**Task statement**
Locate each line below that includes "from" and reproduce it.
··· Dataset extract
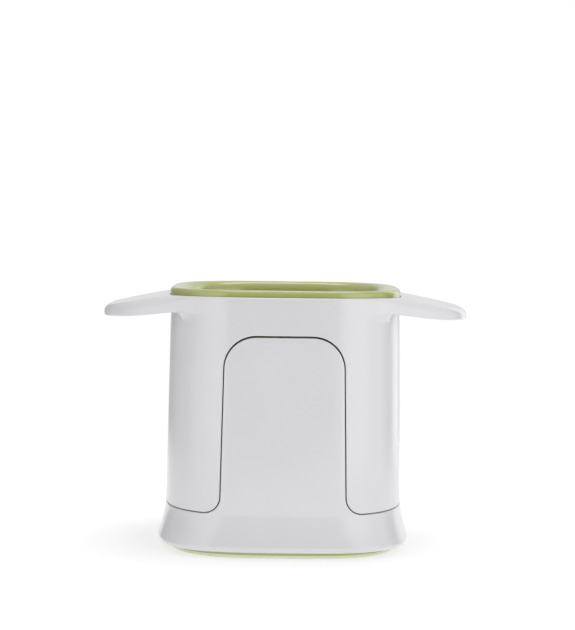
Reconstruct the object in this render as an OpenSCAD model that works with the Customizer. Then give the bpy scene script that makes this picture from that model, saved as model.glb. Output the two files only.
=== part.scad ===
// Push-down vegetable chopper with a cup for the chopped food: a winged upper housing
// with a blade grid slides down two arched panels of the base, over a field of pegs.
// Millimetres, Z up, origin on the table under the middle of the body.
// It is drawn closed: the legs of the upper housing stand on the ring of the base.

/* [Body] */
// Height of the handle plate's flat top above the table
plate_z = 99.2; // [92:0.2:112]
// Width of the square body at the handle plate
body_w = 91; // [88:0.5:98]
// How much wider the body is at the table than at the plate
body_draft = 3.6; // [2:0.2:5]
// Squareness of every rounded square in plan (2 is a circle)
plan_power = 3.3; // [3:0.1:4]
// Wall of the upper housing
wall = 3; // [2.4:0.2:3.4]
// Height of the legs' lower edge above the table
leg_z = 17.2; // [16:0.2:22]
// Running gap between the upper housing and the base
run_gap = 0.4; // [0.3:0.05:0.6]

/* [Windows] */
// Width of the arched window at the start of its arch
window_top_w = 46.2; // [40:0.2:50]
// Width of the window above the rounded feet of the legs
window_low_w = 48.2; // [44:0.2:52]
// Height of the window's crown below the plate's top
crown_drop = 14.4; // [12:0.2:22]
// Radius of the window's upper corners
arch_r = 12.5; // [6:0.5:18]
// Radius of the rounded foot on each leg
foot_r = 6.3; // [3:0.1:9]
// Gap over the crown of the panels, when the legs stand on the ring
crown_gap = 0.7; // [0.4:0.05:1]

/* [Wings] */
// Span of the handle plate from tip to tip
wing_span = 145; // [132:1:160]
// Depth of the wings from front to back
wing_depth = 76; // [64:1:80]
// Slope of the wings down to their tips, in degrees
wing_slope = 10.5; // [4:0.5:14]
// Distance inside the cup's rim at which the wings start to slope
slope_in = 1.4; // [1:0.1:3.5]
// Thickness of the handle plate
plate_t = 2.8; // [2.2:0.1:3.4]
// Height of the band that turns down all round the wings, where they leave the body
band_h = 6.3; // [5.6:0.1:7]
// Height of the band at the wings' tips
tip_h = 4; // [3.8:0.1:5.4]
// Thickness of that band
band_t = 2.4; // [1.8:0.1:2.8]
// Radius of the wings' upper edge where they leave the body
edge_r = 3.9; // [2:0.1:4]
// Radius of the band's lower edge
lip_r = 0.7; // [0.4:0.1:0.9]
// Radius of the fillet between the wings' underside and the body
root_r = 2.4; // [1.2:0.1:2.6]
// Height of the cove that leads the body's corners into the wings
cove_h = 4; // [2:0.2:6]
// Number of stiffening ribs under each wing
wing_ribs = 3; // [1:1:5]
// Spacing of those ribs, and of the ribs that steady the cup
rib_pitch = 17; // [12:0.5:19]
// Thickness of a rib
rib_t = 1.6; // [1.2:0.1:2]

/* [Cup] */
// Space between the cup and the housing's wall at the top
cup_gap = 2.1; // [1.8:0.1:2.8]
// How much narrower the cup's outside is at the bottom
cup_draft = 4; // [3.6:0.1:5]
// Wall of the cup
cup_wall = 2; // [1.6:0.1:2.4]
// Reach of the cup's rolled rim beyond its wall, at the two sides
rim_side = 5.5; // [4.8:0.1:6]
// Reach of the rim beyond the cup's wall, at the front and the back
rim_front = 3.9; // [3.2:0.1:4.1]
// Height of the rim's crown above the plate
rim_h = 2.6; // [1.8:0.1:3]
// Radius of the rim's outer edge
rim_r = 1.6; // [1:0.1:1.8]
// Depth below the plate at which the rim has rounded into the cup's inner wall
rim_roll = 2.5; // [1.5:0.1:4]
// Depth of the seat that takes the rim
seat_h = 1.3; // [0.8:0.1:1.6]
// Gap between pieces that are fitted and don't move
fit_gap = 0.3; // [0.2:0.05:0.4]

/* [Blades] */
// Number of blades each way
blade_count = 5; // [3:2:5]
// Spacing of the blades, which is the size of the chopped cubes
blade_pitch = 12; // [11.6:0.1:12.2]
// Thickness of a blade
blade_t = 0.5; // [0.4:0.05:0.8]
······
**Exercise response**
Reconstruct the object in this render as an OpenSCAD model that works with the Customizer. Then give the bpy scene script that makes this picture from that model, saved as model.glb. Output the two files only.
// Span of the handle plate from tip to tip
// Depth of the wings from front to back